Added a few hop splits, took 2 of each but will cover up to 5lb if we don't get the split covered.

Brewing a Honey Ale today, Red Ale on Tuesday, a Brown Ale on Friday, and a Coffee Stout on Saturday to fill up the 15G fermenters, then some experimental 5G batches for some seasonals I've been mulling over for a month.

Damn. Cadwallion, I'm jealous.
 
Haha, Mike there are more guys in this group who have forgotten more than I think I know. The cool thing is; all I've talked with are willing to share and offer constructive critique to help each other make better beer. The been there, done that, still do it, here's how I got around it, here's another way to get the same/better result has to be taken constructively. Pay it forward sort of thing.

I don't know if the beer was green or not, only the brewer would know this from brew date, ferm finish date, crash/bright time and temp, serve date. If there was yeast in suspension: three things I encounter regularly..impatience in letting the yeast finish its job(green/young beer), low floccing strain really stressing my gnat like patience, traveling with kegs and stirring other dusty strains back into suspension (especially when they are half full or less).

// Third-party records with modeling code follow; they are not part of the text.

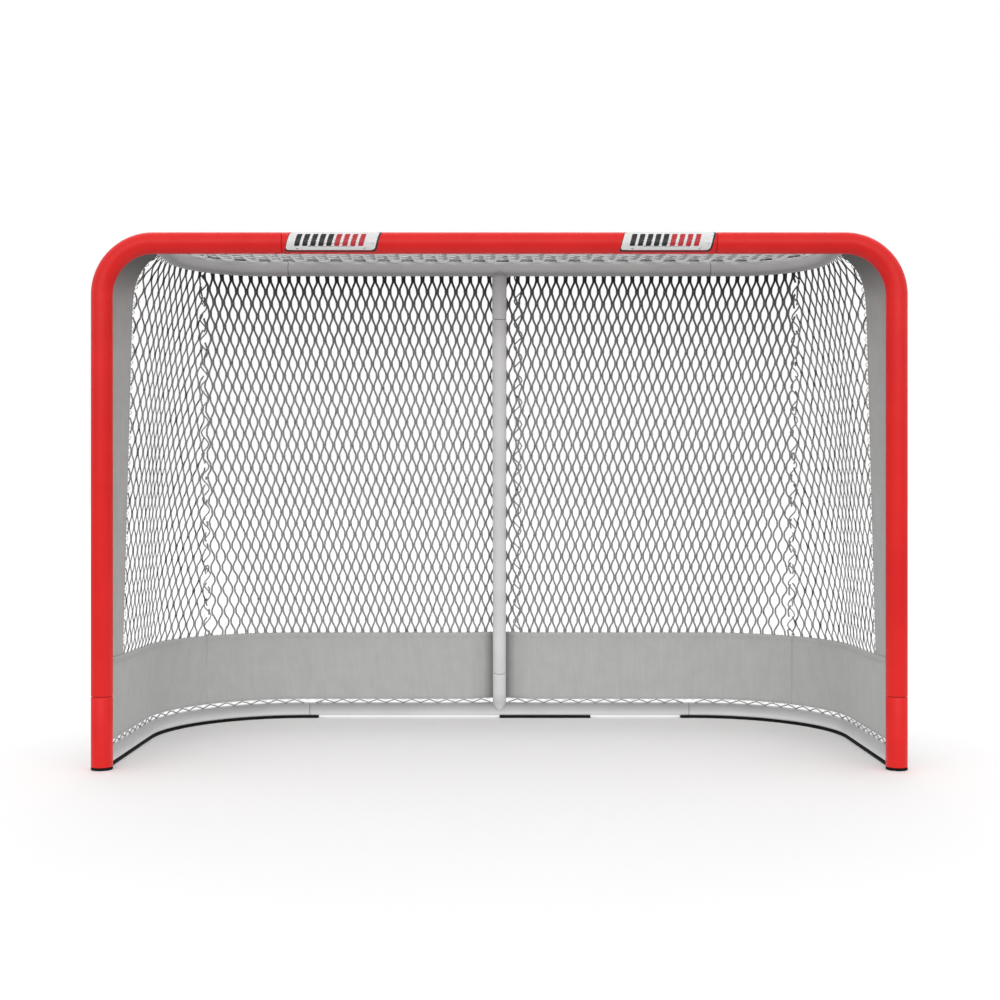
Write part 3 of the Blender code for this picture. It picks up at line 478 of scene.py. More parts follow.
def frame_reach(point):
    """How far a point lies from the red tube's axis, seen from in front."""
    x, z = abs(point.x), point.z
    if z < bend_start_z:
        return abs(x - post_x)
    if x < bend_end_x:
        return abs(z - bar_z)
    return abs(math.hypot(x - bend_end_x, z - bend_start_z) - top_bend)


def onto_frame(point, proud=0.0):
    """The point moved along Y onto the back of the red tube."""
    off = math.sqrt((front_radius + proud) ** 2 - frame_reach(point) ** 2)
    return Vector((point.x, front_y + off, point.z))


def rear_corner(depth, half_width, z, radius, steps):
    start = Vector((half_width, front_y, z))
    corner = Vector((half_width, front_y + depth, z))
    return bent_path(start, corner, Vector((rear_seam, front_y + depth, z)), radius, steps)


levels = {
    "base": rear_corner(base_depth, post_x, rear_z, base_bend, 36),
    "shelf": rear_corner(shelf_depth, shelf_x, bar_z, shelf_bend, 28),
}
coped_edges = []
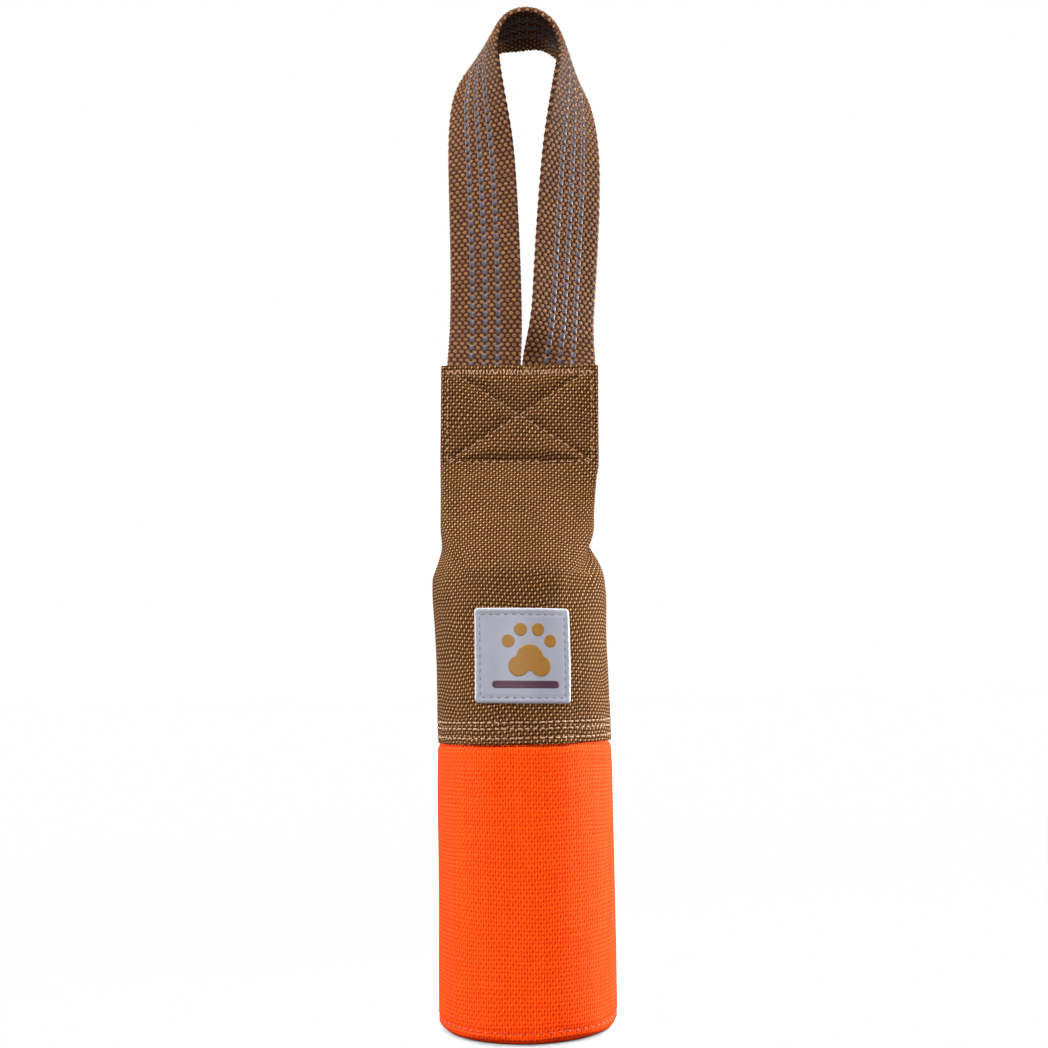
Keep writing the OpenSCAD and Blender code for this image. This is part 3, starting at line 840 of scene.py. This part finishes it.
class Nodes:
    """A material's node tree, with short calls for the maths on it."""

    def __init__(self, name):
        self.material = bpy.data.materials.new(name)
        self.material.use_nodes = True
        self.tree = self.material.node_tree
        self.shader = self.tree.nodes["Principled BSDF"]

    def new(self, kind, **values):
        node = self.tree.nodes.new(kind)
        for key, value in values.items():
            setattr(node, key, value)
        return node

    def link(self, a, b):
        if isinstance(a, (int, float, tuple)):
            b.default_value = a
        else:
            self.tree.links.new(a, b)

    def math(self, operation, *inputs):
        node = self.new("ShaderNodeMath", operation=operation)
        for socket, value in zip(node.inputs, inputs):
            self.link(value, socket)
        return node.outputs[0]

    add = partialmethod(math, "ADD")
    sub = partialmethod(math, "SUBTRACT")
    mul = partialmethod(math, "MULTIPLY")
    div = partialmethod(math, "DIVIDE")
    sine = partialmethod(math, "SINE")
    floor = partialmethod(math, "FLOOR")
    power = partialmethod(math, "POWER")

    def place(self):
        """The cloth's own coordinates in millimetres."""
        split = self.new("ShaderNodeSeparateXYZ")
        self.link(self.new("ShaderNodeUVMap", uv_map="weave").outputs[0], split.inputs[0])
        return split.outputs[0], split.outputs[1]

    def vector(self, x, y, z=0.0):
        node = self.new("ShaderNodeCombineXYZ")
        for socket, value in zip(node.inputs, (x, y, z)):
            self.link(value, socket)
        return node.outputs[0]

    def noise(self, vector, scale, detail=2.0, roughness=0.5):
        node = self.new("ShaderNodeTexNoise")
        self.link(vector, node.inputs["Vector"])
        node.inputs["Scale"].default_value = scale
        node.inputs["Detail"].default_value = detail
        node.inputs["Roughness"].default_value = roughness
        return node.outputs[0]

    def cell_noise(self, vector):
        node = self.new("ShaderNodeTexWhiteNoise", noise_dimensions="3D")
        self.link(vector, node.inputs["Vector"])
        return node.outputs[0]

    def ramp(self, value, low, high, ends=(BLACK, WHITE)):
        node = self.new("ShaderNodeValToRGB")
        for element, at, colour in zip(node.color_ramp.elements, (low, high), ends):
            element.position, element.color = at, colour
        self.link(value, node.inputs[0])
        return node.outputs[0]

    def mix(self, share, a, b, kind="MIX"):
        node = self.new("ShaderNodeMix", data_type="RGBA", blend_type=kind)
        self.link(share, node.inputs[0])
        self.link(a, node.inputs[6])
        self.link(b, node.inputs[7])
        return node.outputs[2]

    def bump(self, height, distance):
        node = self.new("ShaderNodeBump")
        node.inputs["Strength"].default_value = 1.0
        node.inputs["Distance"].default_value = distance
        self.link(height, node.inputs["Height"])
        return node.outputs[0]

    def finish(self, colour, roughness, normal=None, **constants):
        self.link(colour, self.shader.inputs["Base Color"])
        self.link(roughness, self.shader.inputs["Roughness"])
        if normal is not None:
            self.link(normal, self.shader.inputs["Normal"])
        for key, value in constants.items():
            self.shader.inputs[key.replace("_", " ")].default_value = value
        return self.material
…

Happens to me every holiday, first family stop get nice bright beer, second family stop gets yeasty settlement in their glass..oh well.
 
Hey Dave, I did get some 007 yeast and used it in two brews I have going now, that should be ready for the pick-up date. Both bittered with Warrior. The first one show cases Fuggel and the second show cases Simcoe. I liked the critique! You "hit the nail on the head" and I'd like to think I've worked on those things and when you try this next brew it will be leaps and bounds better. I give you and the rest of the brewers the challenge of giving me good feedback. Dave you'd know this, is the 50lb bucket of PBW the best way to go buying cleaner?
 
Haha, Mike there are more guys in this group who have forgotten more than I think I know. The cool thing is; all I've talked with are willing to share and offer constructive critique to help each other make better beer. The been there, done that, still do it, here's how I got around it, here's another way to get the same/better result has to be taken constructively. Pay it forward sort of thing.

I don't know if the beer was green or not, only the brewer would know this from brew date, ferm finish date, crash/bright time and temp, serve date. If there was yeast in suspension: three things I encounter regularly..impatience in letting the yeast finish its job(green/young beer), low floccing strain really stressing my gnat like patience, traveling with kegs and stirring other dusty strains back into suspension (especially when they are half full or less). Happens to me every holiday, first family stop get nice bright beer, second family stop gets yeasty settlement in their glass..oh well.

I hated that when you have great clear beer at home and then you try and take the keg with you to a friend's house only for it to get stirred up. No matter how careful I tried not to shake it up, it still seemed to get cloudy. I got around that problem by using a 3 gallon corny keg I scored. I hook up a jumper hose from beer out to to beer out and transfer the clear beer into the "travel" 3 gallon korny. Obviously you could use another 5 gallon keg too instead. Eventually I ended up taking one of my son's extra paintball CO2 tank and fitted it with a spare regulator so I can keep it pressurized for serving the beer when on the road.

Just throwing out some ideas for people to think about....

Mark
 
I'd say let the math and your checkbook tell you that answer. If you have the the $$, the space and the brew lineup, Im sure anything in bulk is a good deal or split in in half. How much pbw have you used in the last year? I get by on very little and rely on Oxyclean and starsan primarily and a little pbw when things get nasty. I have a smoked porter right now that has heavily crusted my fermenter and I want that smoked flavor out before running a lighter beer so I am planning on using the red devil TSP/Oxy mix you've seen a few us us chatting about.
 
updated the spreadsheet this morning and we are at 280 sacks.

also, for those that are requesting registration, I do check your profiles on hbt. If you don't have a profile then you can't participate. I do this as a screening method and no other reason. thanks.
 
This may have been asked before, sorry if it has but when is the cutoff?

Edit: just saw the date, missed it before somehow.
 
Zythos! Pick up some Zythos! I have used Zythos in a DIPA and get nothing but compliments on the flavor.
 
Gentleman, if the numbers stand, we just cleared 16,000 pounds. Wow! :drunk: This is all under a week. Can we make it 20,000 pounds?
 
Just had a great conversation with zoning and licensing, nearly over the local hurdles and on to the state. Had to cancel yesterday's brew, but making up for it with Friday, Saturday, and Sunday brew sessions. Shipped improvements to my automation software that had the unintended consequence of no longer rendering text to the screen. Oops.

With my current inventory + my current order, I'll be set for grain for 18 brew sessions in base grain. Uncertain if this will be sufficient for me to get setup with my account, might have to add another 4 sacks of 2-row.
 
Just had a great conversation with zoning and licensing, nearly over the local hurdles and on to the state. Had to cancel yesterday's brew, but making up for it with Friday, Saturday, and Sunday brew sessions. Shipped improvements to my automation software that had the unintended consequence of no longer rendering text to the screen. Oops.

With my current inventory + my current order, I'll be set for grain for 18 brew sessions in base grain. Uncertain if this will be sufficient for me to get setup with my account, might have to add another 4 sacks of 2-row.

Cad, you may have said before, but how many barrels will your place be?